A common complain about articles on writing advice is that many of them are just long lists of "don'ts," without any positive advice. Writing advice is negative for a reason - as I've said, there's no set of rules as to what constitutes good writing, and the magic is in the experimentation, but failures are predictable. On the other hand, I can also understand the plight of the new writer who never finds an answer to the question "What should I be doing here?"

So while I could continue to list off examples of bad dialogue tags, I'm going to take a more positive approach today. Rather than telling you what not to do, I'm going to give you a series of questions to ask yourself during the writing or editing process. Think of it as facilitation - I want to teach you how to find the answers yourself.

When looking at your own dialogue, ask yourself the following:

1. Do my tags clarify or obscure the text?

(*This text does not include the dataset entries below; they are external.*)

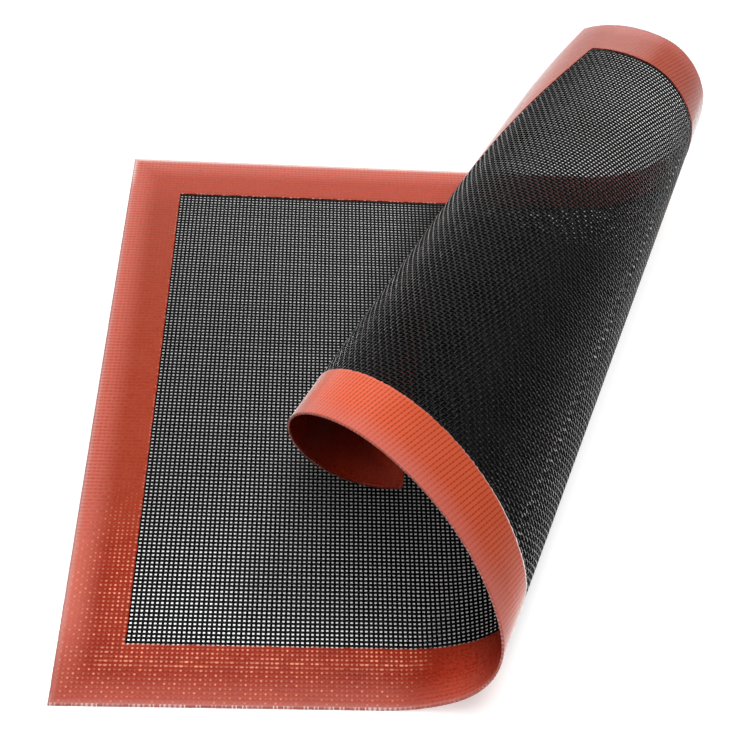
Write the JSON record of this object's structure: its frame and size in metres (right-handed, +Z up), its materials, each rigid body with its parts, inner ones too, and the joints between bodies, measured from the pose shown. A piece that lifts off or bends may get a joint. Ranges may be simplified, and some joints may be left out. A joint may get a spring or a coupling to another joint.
{
  "type": "silicone baking mat",
  "caption": "Rectangular perforated baking mat of black silicone-coated glass net with a red silicone border, its right side rolled over onto itself.",
  "frame": {"origin": "on the surface that the mat lies on, under the middle of its bounding box", "axes": "+X along the mat's front edge from the flat side to the rolled side, +Y from the front edge to the back edge, +Z up"},
  "size_m": [0.284, 0.367, 0.0773],
  "materials": {
    "net": "open woven glass-fibre net dipped in black silicone, satin",
    "border": "brick-red silicone over the weave, satin with small glints"
  },
  "bodies": {
    "root": {"net_flat": "net", "net_roll": "net", "border_top": "border", "border_underside_flat": "border", "border_underside_roll": "border"}
  },
  "joints": []
}
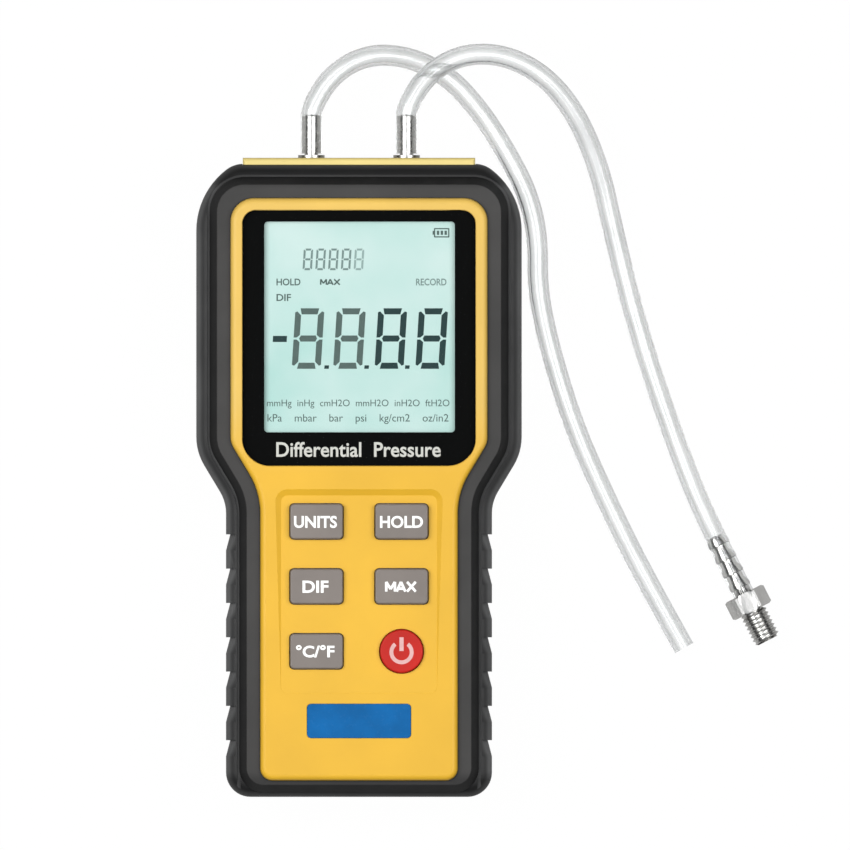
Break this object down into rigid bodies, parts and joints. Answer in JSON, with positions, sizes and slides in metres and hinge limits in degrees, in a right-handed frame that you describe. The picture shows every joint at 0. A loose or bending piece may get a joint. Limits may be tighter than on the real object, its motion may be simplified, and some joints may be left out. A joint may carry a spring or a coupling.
{
  "type": "handheld digital manometer",
  "caption": "Handheld pressure meter in a ribbed rubber boot, with a large display, travel keys, a battery cover, end ports, clear hoses and a barbed fitting.",
  "frame": {"origin": "on the table, under the middle of the instrument from its foot to its port tips, the hoses left out", "axes": "+Z out of the front face, +Y towards the ports' end, +X to the right as seen from the front"},
  "size_m": [0.1666, 0.2152, 0.0398],
  "materials": {
    "boot_rubber": "matt moulded rubber, dark grey",
    "housing_plastic": "fine-textured yellow plastic",
    "clear_lens": "clear window with a black printed border",
    "display_glass": "pale grey-green liquid crystal glass",
    "white_plastic": "white plastic",
    "board_laminate": "green solder-masked laminate",
    "chip_plastic": "black moulded plastic",
    "mat_silicone": "grey silicone",
    "plate_blue": "glossy blue plate, blank",
    "nickel_metal": "nickel-plated brass",
    "battery_jacket": "printed metal jacket, plain",
    "lead_red": "red insulated wire",
    "lead_black": "black insulated wire",
    "screw_steel": "zinc-plated steel",
    "insert_brass": "plain brass",
    "clear_hose": "clear silicone tube",
    "key_grey": "grey key caps",
    "key_red": "red key cap"
  },
  "bodies": {
    "instrument": {"rubber_boot": "boot_rubber", "front_shell": "housing_plastic", "rear_shell": "housing_plastic", "display_lens": "clear_lens", "lcd_panel": "display_glass", "lcd_holder": "white_plastic", "light_diffuser": "white_plastic", "contact_strip": "mat_silicone", "main_board": "board_laminate", "board_chips": "chip_plastic", "keypad_mat": "mat_silicone", "name_plate": "plate_blue", "port_nipple_left": "nickel_metal", "port_nipple_right": "nickel_metal", "port_nuts": "nickel_metal", "pressure_sensor": "chip_plastic", "inner_tube_left": "clear_hose", "inner_tube_right": "clear_hose", "battery": "battery_jacket", "battery_snap": "chip_plastic", "battery_lead_red": "lead_red", "battery_lead_black": "lead_black", "cover_insert": "insert_brass", "case_screws": "screw_steel", "board_screws": "screw_steel", "hose_left": "clear_hose", "hose_right": "clear_hose", "hose_fitting": "nickel_metal"},
    "units_key": {"units_key": "key_grey"},
    "hold_key": {"hold_key": "key_grey"},
    "difference_key": {"difference_key": "key_grey"},
    "maximum_key": {"maximum_key": "key_grey"},
    "temperature_key": {"temperature_key": "key_grey"},
    "power_key": {"power_key": "key_red"},
    "battery_cover": {"battery_cover": "housing_plastic", "cover_screw": "screw_steel"}
  },
  "joints": [
    {"name": "units_key_press", "type": "slide", "parent": "instrument", "child": "units_key", "axis": [0, 0, -1], "range_m": [0, 0.0009], "stiffness_N_per_m": 900, "deforming": ["keypad_mat"]},
    {"name": "hold_key_press", "type": "slide", "parent": "instrument", "child": "hold_key", "axis": [0, 0, -1], "range_m": [0, 0.0009], "stiffness_N_per_m": 900, "deforming": ["keypad_mat"]},
    {"name": "difference_key_press", "type": "slide", "parent": "instrument", "child": "difference_key", "axis": [0, 0, -1], "range_m": [0, 0.0009], "stiffness_N_per_m": 900, "deforming": ["keypad_mat"]},
    {"name": "maximum_key_press", "type": "slide", "parent": "instrument", "child": "maximum_key", "axis": [0, 0, -1], "range_m": [0, 0.0009], "stiffness_N_per_m": 900, "deforming": ["keypad_mat"]},
    {"name": "temperature_key_press", "type": "slide", "parent": "instrument", "child": "temperature_key", "axis": [0, 0, -1], "range_m": [0, 0.0009], "stiffness_N_per_m": 900, "deforming": ["keypad_mat"]},
    {"name": "power_key_press", "type": "slide", "parent": "instrument", "child": "power_key", "axis": [0, 0, -1], "range_m": [0, 0.0009], "stiffness_N_per_m": 900, "deforming": ["keypad_mat"]},
    {"name": "battery_cover_hinge", "type": "hinge", "parent": "instrument", "child": "battery_cover", "pos_m": [0, -0.086, 0.0007], "axis": [-1, 0, 0], "range_deg": [0, 75]}
  ]
}
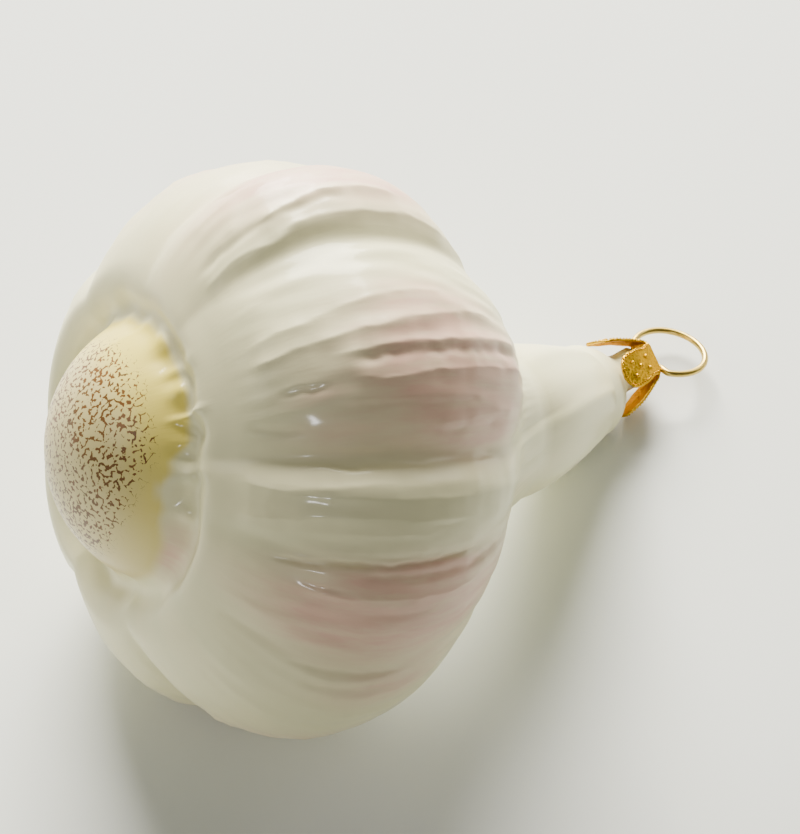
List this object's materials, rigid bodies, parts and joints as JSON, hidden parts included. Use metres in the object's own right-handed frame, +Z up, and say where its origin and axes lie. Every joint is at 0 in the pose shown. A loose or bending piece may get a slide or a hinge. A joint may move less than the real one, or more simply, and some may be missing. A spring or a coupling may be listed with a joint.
{
  "type": "glass garlic bulb ornament",
  "caption": "Hollow blown glass ornament shaped as a garlic bulb with a bent neck, closed by a stamped crown cap with a wire loop to hang it by; it lies on its side.",
  "frame": {"origin": "middle of the bounding box, on the surface that the part lies on", "axes": "+Z up from that surface, +X from the root plate towards the neck and the wire loop, +Y the side that the neck bends to"},
  "size_m": [0.0902, 0.0654, 0.0627],
  "materials": {
    "lacquered_glass": "opaque pearl-white lacquer with pale pink bands, satin gloss, straw-yellow root plate with brown crackle",
    "stamped_cap": "gold-coloured stamped sheet, satin, with small stamped dots",
    "loop_wire": "bright drawn wire"
  },
  "bodies": {
    "root": {"glass_body": "lacquered_glass", "crown_cap": "stamped_cap", "hanger_wire": "loop_wire"}
  },
  "joints": []
}
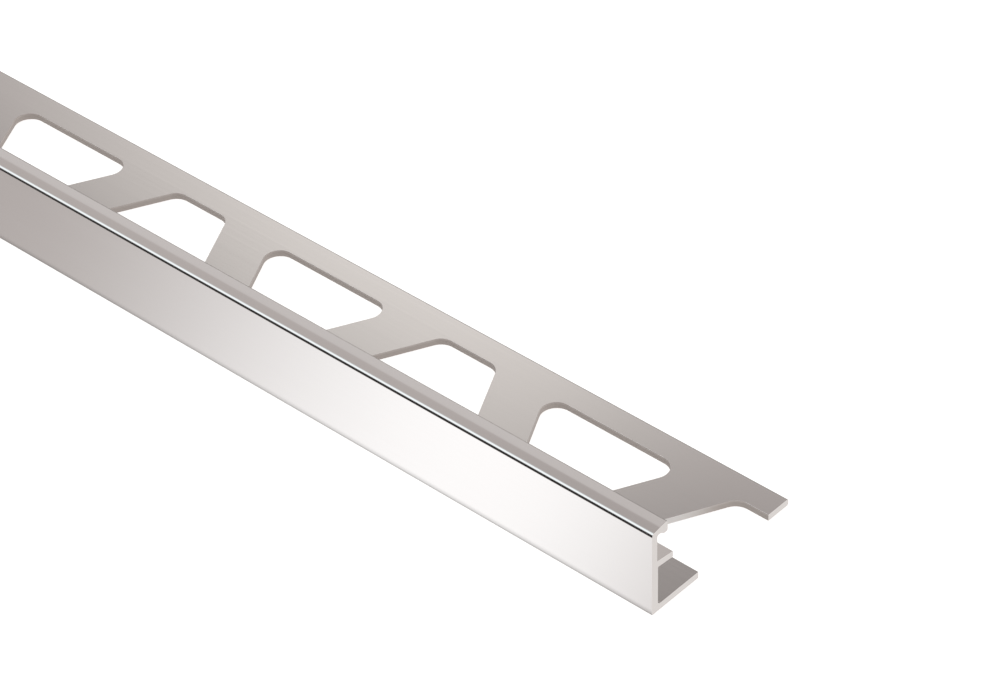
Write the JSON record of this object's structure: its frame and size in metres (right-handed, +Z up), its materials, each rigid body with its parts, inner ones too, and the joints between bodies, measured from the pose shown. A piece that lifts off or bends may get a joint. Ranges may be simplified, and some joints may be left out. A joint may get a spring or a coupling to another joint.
{
  "type": "tile edge trim",
  "caption": "L-shaped metal edge trim with a perforated anchoring leg, a spacer ledge behind its polished wall and a hooked lip that caps the edge of a tile.",
  "frame": {"origin": "below the middle of the bounding box, on the plane that the leg lies on", "axes": "+X along the stock, -Y out of the polished finish face, +Z up from the leg to the lip"},
  "size_m": [1, 0.0246, 0.0125],
  "materials": {
    "polished_nickel_aluminium": "polished, warm grey nickel-tone anodised"
  },
  "bodies": {
    "root": {"edge_trim": "polished_nickel_aluminium"}
  },
  "joints": []
}
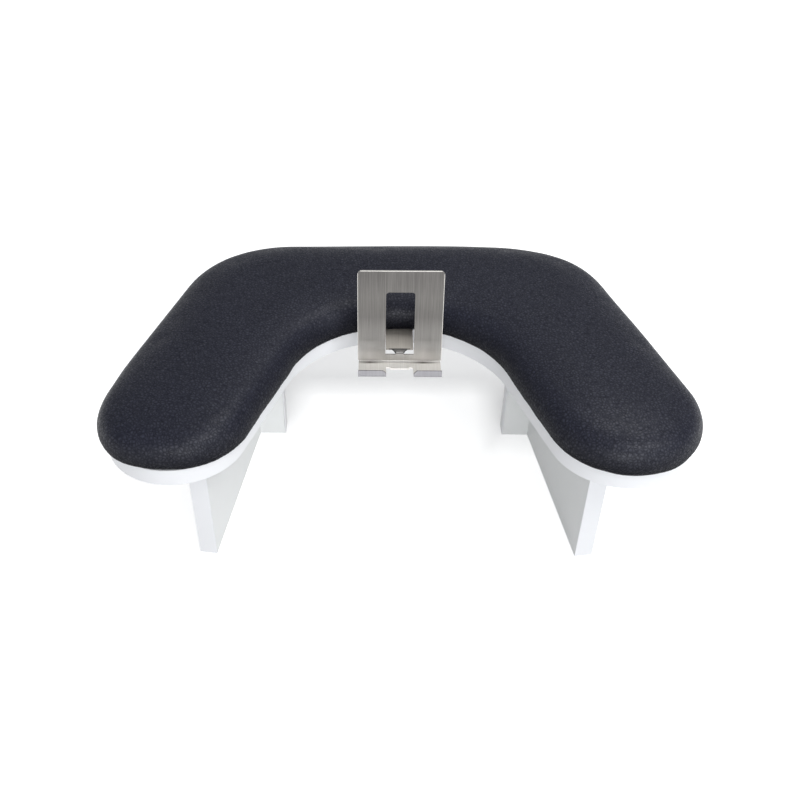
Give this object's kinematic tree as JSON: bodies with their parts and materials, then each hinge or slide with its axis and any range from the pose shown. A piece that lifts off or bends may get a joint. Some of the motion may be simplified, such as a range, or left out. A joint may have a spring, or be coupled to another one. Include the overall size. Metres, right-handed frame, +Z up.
{
  "type": "tattoo arm rest stand",
  "caption": "Low U-shaped padded arm rest on a white board with splayed side legs, and a bent sheet-steel phone holder that slides in under the pad at the arch.",
  "frame": {"origin": "middle of the outline seen from above, on the surface it stands on", "axes": "+X to the sitter's right along the overall width, +Y to the back where the arms join, -Y to the open side, +Z up"},
  "size_m": [0.5038, 0.3198, 0.2052],
  "materials": {
    "white_board": "wood board with a smooth white laminate face",
    "white_edge": "satin white plastic edge band",
    "zinc_screw": "bright zinc plated steel",
    "beech": "plain beech",
    "plywood": "plain birch plywood",
    "foam": "pale upholstery foam",
    "black_leather": "soft grained black leather, slight sheen",
    "brushed_steel": "vertically brushed stainless sheet"
  },
  "bodies": {
    "stand": {"top_board": "white_board", "board_edge_band": "white_edge", "left_side_leg": "white_board", "right_side_leg": "white_board", "left_brace": "white_board", "right_brace": "white_board", "left_leg_edge_bands": "white_edge", "right_leg_edge_bands": "white_edge", "left_leg_screws": "zinc_screw", "right_leg_screws": "zinc_screw", "left_brace_screw": "zinc_screw", "right_brace_screw": "zinc_screw", "left_leg_dowels": "beech", "right_leg_dowels": "beech", "left_brace_dowels": "beech", "right_brace_dowels": "beech", "pad_base": "plywood", "foam_core": "foam", "leather_cover": "black_leather", "cover_staples": "zinc_screw", "pad_screws": "zinc_screw"},
    "removable_holder": {"phone_holder": "brushed_steel"}
  },
  "joints": [
    {"name": "holder_slide", "type": "slide", "parent": "stand", "child": "removable_holder", "axis": [0, -1, 0], "range_m": [0, 0.042]}
  ]
}
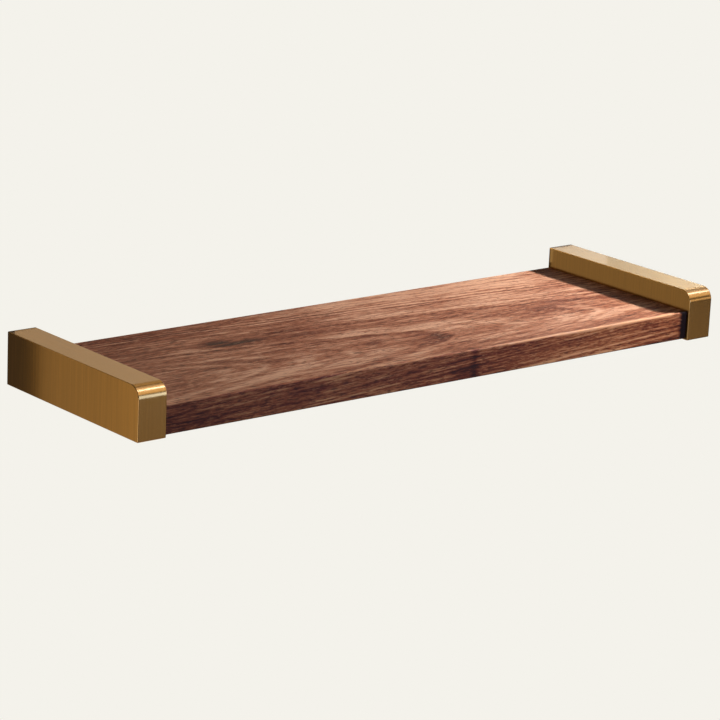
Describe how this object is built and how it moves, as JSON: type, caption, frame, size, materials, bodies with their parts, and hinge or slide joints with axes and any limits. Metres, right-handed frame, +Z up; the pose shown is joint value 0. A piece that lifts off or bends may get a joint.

There aren't a lot of writing articles about readability - it's more of an editor's concern - but you can still take a role in making your own prose easy to read, and dialogue tags are good place to start. Dialogue tags are there to make conversations easier to follow, so ask yourself: Are my tags doing their first job?

Are my creative tags enhancing the dialogue, or might they be confusing to a reader? Is it still clear who's talking when I use action tags? In a long exchange, am I using enough tags and placing them properly? These are very mundane concerns, but they're worth taking into consideration - especially if you frequently use creative tags, but even if you exclusively use "said." Yes, an editor can fix this, but maybe you could give the editor a break.

2. If my dialogue is dull, is the problem the tags or the dialogue itself?

Lots of writers use creative tagging as a quick fix for boring dialogue. It can work, in the same way that a full cup of chili powder can spice up a bland recipe, but there are probably more elegant solutions that are more pleasant for the consumer.

So before reaching for the thesaurus, consider what you might do the dialogue proper. Do my characters have strong voices? If there's a lot of mundane establishing or expository text, can I cut any of it out? Can I add emotion or action to this scene, maybe up the stakes to add tension? And if little fixes don't work, then ask yourself: Do I need this exchange at all?

If your dialogue is bland, you'd be better served by fixing the underlying problems than trying to distract your reader.

3. Are any of my dialogue tags redundant?

The most common dialogue tags are those that describe how a person is speaking - shouted, whispered, muttered, whimpered, etc. These are defensible as a way to enhance dialogue by giving the reader additional information.

Then there are tags that don't describe the manner of someone's speech, but describe the dialogue itself. In essence, they recap what was just said and offer nothing new. While any dialogue tag can be redundant - you can guess that a very angry character is probably shouting without having to use that tag, for example - these recap tags are always redundant and don't enhance the text at all.

There are so many tags like this that there's no use in trying to find them all, so we'll replace another "don't" list with a question: Does this tag enhance my dialogue, or just recap it? A good way to figure this out is to temporarily move the tag in front of the dialogue, i.e. from "Stop!" shouted Dave to Dave shouted "Stop!" If this renders the dialogue moot, then it may be worth a second look.

The Big Question

I'd like to leave you with one general-purpose question that you should ask yourself whenever you make an idiosyncratic choice, or find an unusual pattern in your work:

Why? Why am I doing this?

If you're trying to write in second-person, dropping dense lore in the first paragraph of a novel, or looking for a unique tag for each line of dialogue, ask yourself: Why am I doing this? Does it suit my style and genre? Am I even comfortable writing like this?

You won't always have a clean answer but what does it mean if you don't have an answer at all?